From the 40's until recently the United States was a booming country, everyone was getting richer, the standard of living was great and improving. The U.S. benefited greatly from the fact the rest of the world has been flattened by World War II. People tend to be generally happy with their government when they are prosperous. Look no further than today's Russia where people LOVE Putin because their income is skyrocketing partially thanks to the huge influx of oil and gas revenue, even though he is for all practical purposes a ruthless thug, and returning Russia to a one party state.
People tend to hate their government if A. their standard of living is bad and declining or the B. repressive measures impact them directly. If America's standard of living continues to decline American attitude towards their government will change. Ranting about peoples indifference wont change it, putting them in the poor house will. People also tend to be indifferent to spying unless and until it directly impacts them (i.e the get arrested for something).

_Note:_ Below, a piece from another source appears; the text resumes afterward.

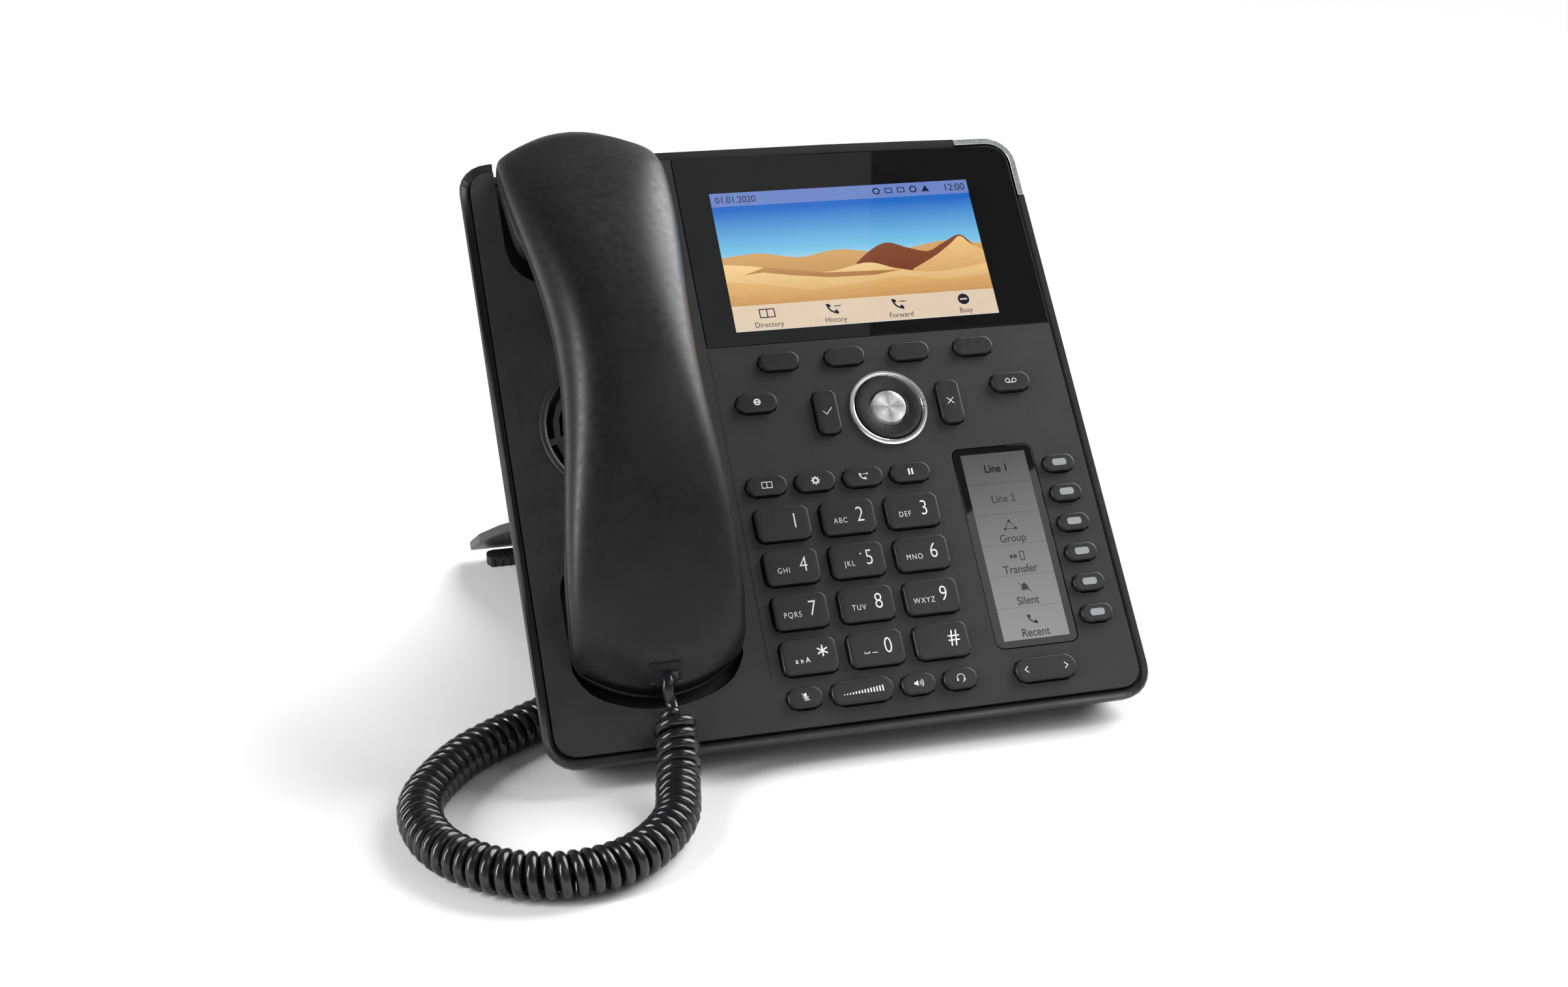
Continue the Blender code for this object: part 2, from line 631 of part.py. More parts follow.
def make_rear_housing():
    heel = table_chamfer(-SHOULDER_DEPTH)
    rings = [
        body_ring(-BODY_DEPTH, SIDE_TAPER, TOP_TAPER, table_chamfer(-BODY_DEPTH), BACK_CORNER),
        body_ring(-SHOULDER_DEPTH, SHOULDER_SIDE, 0, heel, BODY_CORNER),
        body_ring(-RIM_DEPTH, RIM_SIDE, 0, BODY_BOTTOM + RIM_HEEL, BODY_CORNER),
        body_ring(-2 * RIM_BEVEL, 0, 0, BODY_BOTTOM, BODY_CORNER),
        body_ring(0, RIM_BEVEL, RIM_BEVEL, BODY_BOTTOM + RIM_BEVEL, BODY_CORNER),
    ]
    housing = loft("rear_housing", rings, caps=(True, False))
    shell = housing.modifiers.new("wall", "SOLIDIFY")
    shell.thickness = WALL
    shell.offset = -1
    shell.use_even_offset = True
    outside = rounded(HUMP_LEFT, HUMP_RIGHT, HUMP_BOTTOM, HUMP_TOP, HUMP_CORNER, 2)
    hump = [(outside, HUMP_BACK), (outside, -BODY_DEPTH + WALL / 3)]
    hollow = rounded(HUMP_LEFT + HUMP_WALL, HUMP_RIGHT - HUMP_WALL, HUMP_BOTTOM + HUMP_WALL,
                     HUMP_TOP - HUMP_WALL, HUMP_CORNER - HUMP_WALL / 2, 2)
    boolean(housing, "UNION", cutter(loft("hump", hump)))
    boolean(housing, "DIFFERENCE", cutter(flat("hump_hollow", [hollow], HUMP_BACK + HUMP_WALL,
                                               -BODY_DEPTH + WALL + CUT_PAST)))
    window = centred((HUMP_LEFT + HUMP_RIGHT) / 2, HUMP_BOTTOM, JACK_WIDTH + 2 * TOUCH,
                     3 * HUMP_WALL, TOUCH, 1)
    low = HUMP_BACK + HUMP_WALL + TOUCH
    boolean(housing, "DIFFERENCE", cutter(flat("jack_window", [window], low - TOUCH,
                                               low + JACK_H + TOUCH)))
    notch = rectangle(HANDSET_X - POCKET_HALF, HANDSET_X + POCKET_HALF,
                      COVER_TOP - NOTCH_MARGIN, BODY_TOP + NOTCH_MARGIN)
    boolean(housing, "DIFFERENCE", cutter(flat("handset_notch", [notch], POCKET_FLOOR, CUT_PAST)))
    boolean(housing, "DIFFERENCE", cutter(lamp_shape("lamp_seat", TOUCH)))
    return finish(housing, BLACK)


def lamp_shape(name, grow):
    """The strip round the rim's upper right corner, grown by a clearance."""
    r = BODY_CORNER
    right = BODY_RIGHT + (LAMP_CUT if grow else -LAMP_INSET)
    top = BODY_TOP + (LAMP_CUT if grow else -LAMP_TOP_DROP - LAMP_INSET)
    inner_right = BODY_RIGHT - LAMP_W - grow
    inner_top = BODY_TOP - TOP_ARCH - LAMP_W - grow + LAMP_RISE
    outer = arc(right - r, top - r, r, 0, 90, 6)
    inner = arc(inner_right - r + LAMP_W, inner_top - r + LAMP_W, r - LAMP_W, 90, 0, 6)
    left = LAMP_LEFT - grow
    bottom = LAMP_BOTTOM - grow
    outline = ([(right, bottom)] + outer + [(left, top), (left, inner_top)] + inner
               + [(inner_right, bottom)])
    return flat(name, [outline], -LAMP_T - grow, CUT_PAST if grow else -LAMP_INSET)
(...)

Widespread spying has an extremely corrosive effect on good government but most people don't realize that or are to indifferent to care. As with Nixon and Hoover it almost inevitably is used to find dirt on people. In the case of politicians that dirt is then used against them to make them vote the way the people who have the dirt on them want them to vote, or to drive them out of office. Spying is almost inevitably used to destroy Democracy, that is why its bad. In the case of vocal opponents and protesters its used to silence them and lock them up. Widespread spying is a great way to find little indiscretions like drug use, infidelity, sexual indiscretions and tax evasion.
You need to look no further than Eliot Spitzer. He was caught by the fact that there is now widespread spying on EVERYONE's bank accounts. Any transaction over $10,000 in your account is reported to the government. ANY transaction some bank employee decides is a little fishy can be reported through a SAR(Suspicious Activity Report). The fact Spitzer was destroyed by something as innocuous as flings with a prostitute, almost certainly came about only because of spying on his bank accounts. All politicians are especially closely monitored. It is quite possible some powerful people decided to destroy Spitzer because of his crusade against the thieves on Wall Street who have been quite obviously stealing this country in to poverty. You have to wonder if Spitzer had his money in a bank where the bankers decided to retaliate for his crusades against Wall Street.
@de_machina
Any infraction, real or perceived, will be used against him. Ask Don Siegelman, who was railroaded to prison on trumped-up charges and is being denied an appeal because his case hasn't been transcribed (for a year).
You think they replaced all those US Attorneys for nothing?